▸ Goal:
Reproduce the entries below in full, word for word.

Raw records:
════════

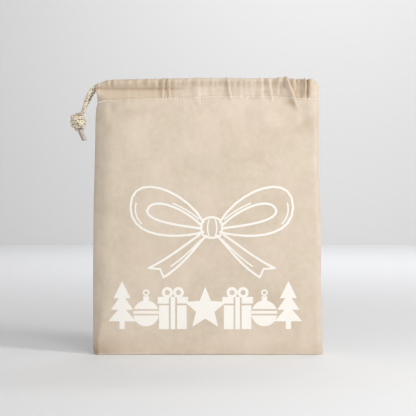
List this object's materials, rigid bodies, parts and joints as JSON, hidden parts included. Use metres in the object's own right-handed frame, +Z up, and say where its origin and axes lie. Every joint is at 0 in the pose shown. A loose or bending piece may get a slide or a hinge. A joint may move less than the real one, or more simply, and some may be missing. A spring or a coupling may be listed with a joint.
{
  "type": "fabric gift sack",
  "caption": "Natural calico gift sack with a drawstring channel, knotted cotton cord at the left and a white printed bow and gift motif.",
  "frame": {"origin": "Middle of the bottom of the sack, on the surface it stands on", "axes": "+Z up from the bottom to the mouth, -Y out of the printed front face, +X to the right as seen from the front; the cord leaves at the -X end of the mouth"},
  "size_m": [0.2753, 0.0282, 0.3],
  "materials": {
    "calico": "plain weave, unbleached, matt",
    "sewing_thread": "twisted cotton thread, matt",
    "cotton_cord": "braided, matt",
    "tip_wrap": "satin shrink wrap",
    "white_ink": "matt screen print"
  },
  "bodies": {
    "sack": {"front_panel": "calico", "back_panel": "calico", "front_channel": "calico", "back_channel": "calico", "channel_turn": "calico", "front_channel_stitching": "sewing_thread", "back_channel_stitching": "sewing_thread", "front_back_tack": "sewing_thread", "rear_back_tack": "sewing_thread", "left_seam_allowance": "calico", "right_seam_allowance": "calico", "bottom_seam_allowance": "calico", "left_seam_overlock": "sewing_thread", "right_seam_overlock": "sewing_thread", "bottom_seam_overlock": "sewing_thread", "bow_print": "white_ink", "gift_row_print": "white_ink"},
    "drawstring": {"drawstring_loop": "cotton_cord"},
    "cord_end": {"front_strand": "cotton_cord", "rear_strand": "cotton_cord", "cord_knot": "cotton_cord", "front_tip": "tip_wrap", "rear_tip": "tip_wrap"}
  },
  "joints": [
    {"name": "drawstring_pull", "type": "slide", "parent": "sack", "child": "drawstring", "axis": [-1, 0, 0], "range_m": [0, 0.12], "deforming": ["drawstring_loop"]},
    {"name": "knot_swing", "type": "hinge", "parent": "drawstring", "child": "cord_end", "pos_m": [-0.1185, 0, 0.291], "axis": [0, 1, 0], "range_deg": [-7, 65]}
  ]
}
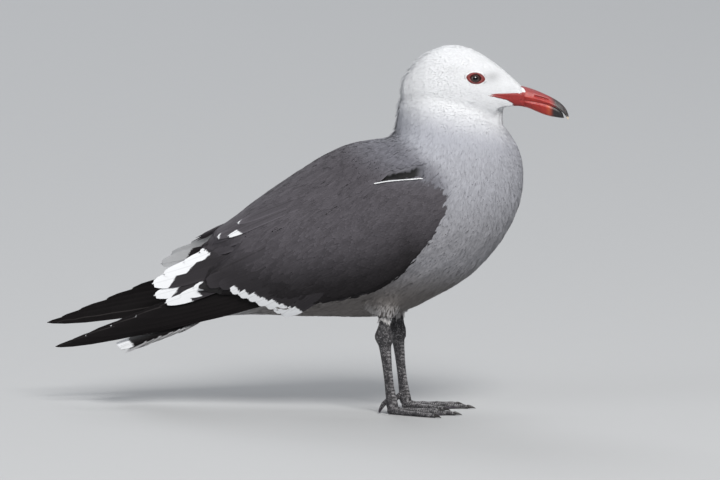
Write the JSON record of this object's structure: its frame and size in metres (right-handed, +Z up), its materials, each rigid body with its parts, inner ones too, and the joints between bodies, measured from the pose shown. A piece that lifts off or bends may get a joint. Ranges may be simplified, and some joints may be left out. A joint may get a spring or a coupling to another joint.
{
  "type": "heermann's gull",
  "caption": "Life-size still model of an adult Heermann's gull standing at rest: white head, grey body, dark folded wings, red bill with a dark tip and webbed dark feet.",
  "frame": {"origin": "middle of the bird's box, on the floor between its feet and under its body", "axes": "+X the way the bill points, +Y the bird's left side, +Z up"},
  "size_m": [0.4096, 0.1088, 0.2837],
  "materials": {
    "plumage_white": "matte",
    "plumage_grey": "matte",
    "plumage_wing": "matte",
    "plumage_black": "matte",
    "bill": "satin",
    "eye": "gloss",
    "leg_skin": "satin",
    "claw": "satin"
  },
  "bodies": {
    "root": {"head": "plumage_white", "neck": "plumage_white", "breast": "plumage_grey", "trunk": "plumage_grey", "rump": "plumage_grey", "tail": "plumage_black", "upper_bill": "bill", "lower_bill": "bill", "eye_right": "eye", "wing_right_scapulars": "plumage_wing", "wing_right_coverts": "plumage_wing", "wing_right_tertials": "plumage_wing", "wing_right_primaries": "plumage_black", "thigh_right": "plumage_grey", "shank_right": "leg_skin", "tarsus_right": "leg_skin", "foot_right": "leg_skin", "hallux_right": "leg_skin", "claw_right_outer": "claw", "claw_right_middle": "claw", "claw_right_inner": "claw", "eye_left": "eye", "wing_left_scapulars": "plumage_wing", "wing_left_coverts": "plumage_wing", "wing_left_tertials": "plumage_wing", "wing_left_primaries": "plumage_black", "thigh_left": "plumage_grey", "shank_left": "leg_skin", "tarsus_left": "leg_skin", "foot_left": "leg_skin", "hallux_left": "leg_skin", "claw_left_outer": "claw", "claw_left_middle": "claw", "claw_left_inner": "claw"}
  },
  "joints": []
}
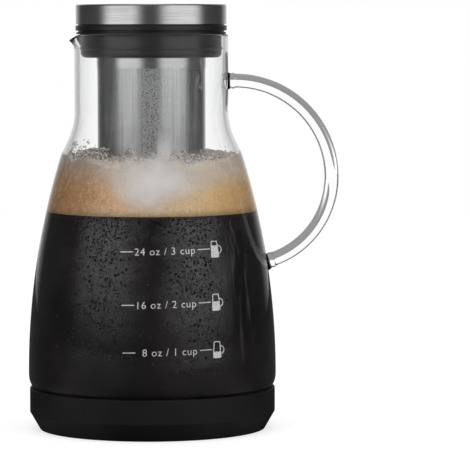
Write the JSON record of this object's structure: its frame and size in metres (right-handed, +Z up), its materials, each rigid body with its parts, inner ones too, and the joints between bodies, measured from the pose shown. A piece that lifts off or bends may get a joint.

════════

▸ Problem solution:
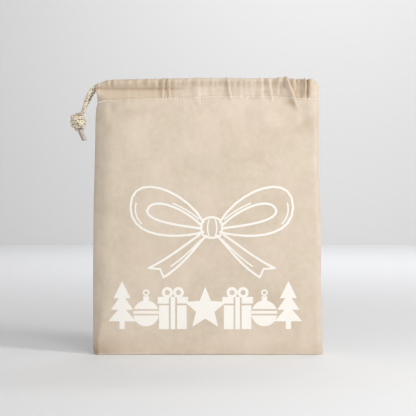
List this object's materials, rigid bodies, parts and joints as JSON, hidden parts included. Use metres in the object's own right-handed frame, +Z up, and say where its origin and axes lie. Every joint is at 0 in the pose shown. A loose or bending piece may get a slide or a hinge. A joint may move less than the real one, or more simply, and some may be missing. A spring or a coupling may be listed with a joint.
{
  "type": "fabric gift sack",
  "caption": "Natural calico gift sack with a drawstring channel, knotted cotton cord at the left and a white printed bow and gift motif.",
  "frame": {"origin": "Middle of the bottom of the sack, on the surface it stands on", "axes": "+Z up from the bottom to the mouth, -Y out of the printed front face, +X to the right as seen from the front; the cord leaves at the -X end of the mouth"},
  "size_m": [0.2753, 0.0282, 0.3],
  "materials": {
    "calico": "plain weave, unbleached, matt",
    "sewing_thread": "twisted cotton thread, matt",
    "cotton_cord": "braided, matt",
    "tip_wrap": "satin shrink wrap",
    "white_ink": "matt screen print"
  },
  "bodies": {
    "sack": {"front_panel": "calico", "back_panel": "calico", "front_channel": "calico", "back_channel": "calico", "channel_turn": "calico", "front_channel_stitching": "sewing_thread", "back_channel_stitching": "sewing_thread", "front_back_tack": "sewing_thread", "rear_back_tack": "sewing_thread", "left_seam_allowance": "calico", "right_seam_allowance": "calico", "bottom_seam_allowance": "calico", "left_seam_overlock": "sewing_thread", "right_seam_overlock": "sewing_thread", "bottom_seam_overlock": "sewing_thread", "bow_print": "white_ink", "gift_row_print": "white_ink"},
    "drawstring": {"drawstring_loop": "cotton_cord"},
    "cord_end": {"front_strand": "cotton_cord", "rear_strand": "cotton_cord", "cord_knot": "cotton_cord", "front_tip": "tip_wrap", "rear_tip": "tip_wrap"}
  },
  "joints": [
    {"name": "drawstring_pull", "type": "slide", "parent": "sack", "child": "drawstring", "axis": [-1, 0, 0], "range_m": [0, 0.12], "deforming": ["drawstring_loop"]},
    {"name": "knot_swing", "type": "hinge", "parent": "drawstring", "child": "cord_end", "pos_m": [-0.1185, 0, 0.291], "axis": [0, 1, 0], "range_deg": [-7, 65]}
  ]
}
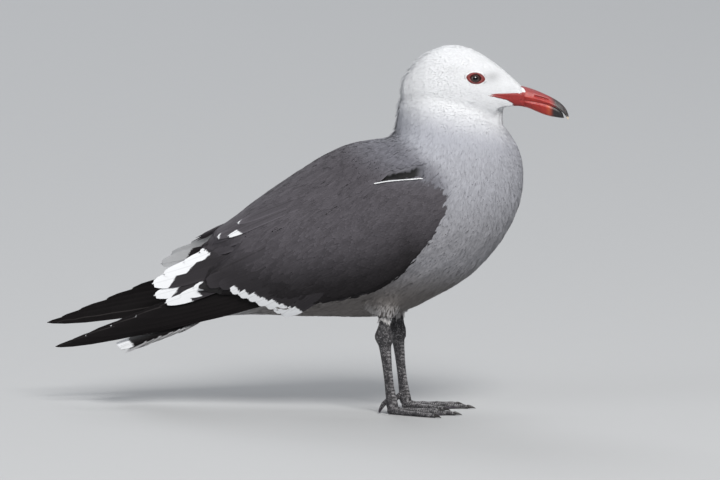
Write the JSON record of this object's structure: its frame and size in metres (right-handed, +Z up), its materials, each rigid body with its parts, inner ones too, and the joints between bodies, measured from the pose shown. A piece that lifts off or bends may get a joint. Ranges may be simplified, and some joints may be left out. A joint may get a spring or a coupling to another joint.
{
  "type": "heermann's gull",
  "caption": "Life-size still model of an adult Heermann's gull standing at rest: white head, grey body, dark folded wings, red bill with a dark tip and webbed dark feet.",
  "frame": {"origin": "middle of the bird's box, on the floor between its feet and under its body", "axes": "+X the way the bill points, +Y the bird's left side, +Z up"},
  "size_m": [0.4096, 0.1088, 0.2837],
  "materials": {
    "plumage_white": "matte",
    "plumage_grey": "matte",
    "plumage_wing": "matte",
    "plumage_black": "matte",
    "bill": "satin",
    "eye": "gloss",
    "leg_skin": "satin",
    "claw": "satin"
  },
  "bodies": {
    "root": {"head": "plumage_white", "neck": "plumage_white", "breast": "plumage_grey", "trunk": "plumage_grey", "rump": "plumage_grey", "tail": "plumage_black", "upper_bill": "bill", "lower_bill": "bill", "eye_right": "eye", "wing_right_scapulars": "plumage_wing", "wing_right_coverts": "plumage_wing", "wing_right_tertials": "plumage_wing", "wing_right_primaries": "plumage_black", "thigh_right": "plumage_grey", "shank_right": "leg_skin", "tarsus_right": "leg_skin", "foot_right": "leg_skin", "hallux_right": "leg_skin", "claw_right_outer": "claw", "claw_right_middle": "claw", "claw_right_inner": "claw", "eye_left": "eye", "wing_left_scapulars": "plumage_wing", "wing_left_coverts": "plumage_wing", "wing_left_tertials": "plumage_wing", "wing_left_primaries": "plumage_black", "thigh_left": "plumage_grey", "shank_left": "leg_skin", "tarsus_left": "leg_skin", "foot_left": "leg_skin", "hallux_left": "leg_skin", "claw_left_outer": "claw", "claw_left_middle": "claw", "claw_left_inner": "claw"}
  },
  "joints": []
}
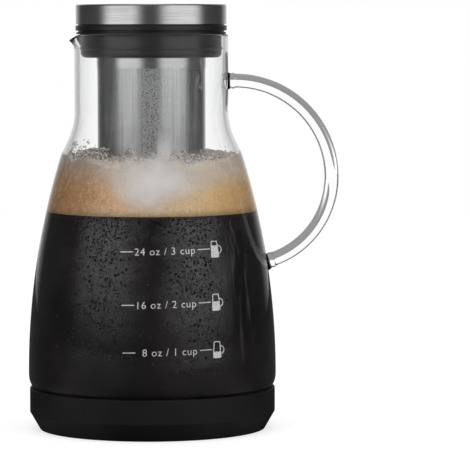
Write the JSON record of this object's structure: its frame and size in metres (right-handed, +Z up), its materials, each rigid body with its parts, inner ones too, and the joints between bodies, measured from the pose shown. A piece that lifts off or bends may get a joint.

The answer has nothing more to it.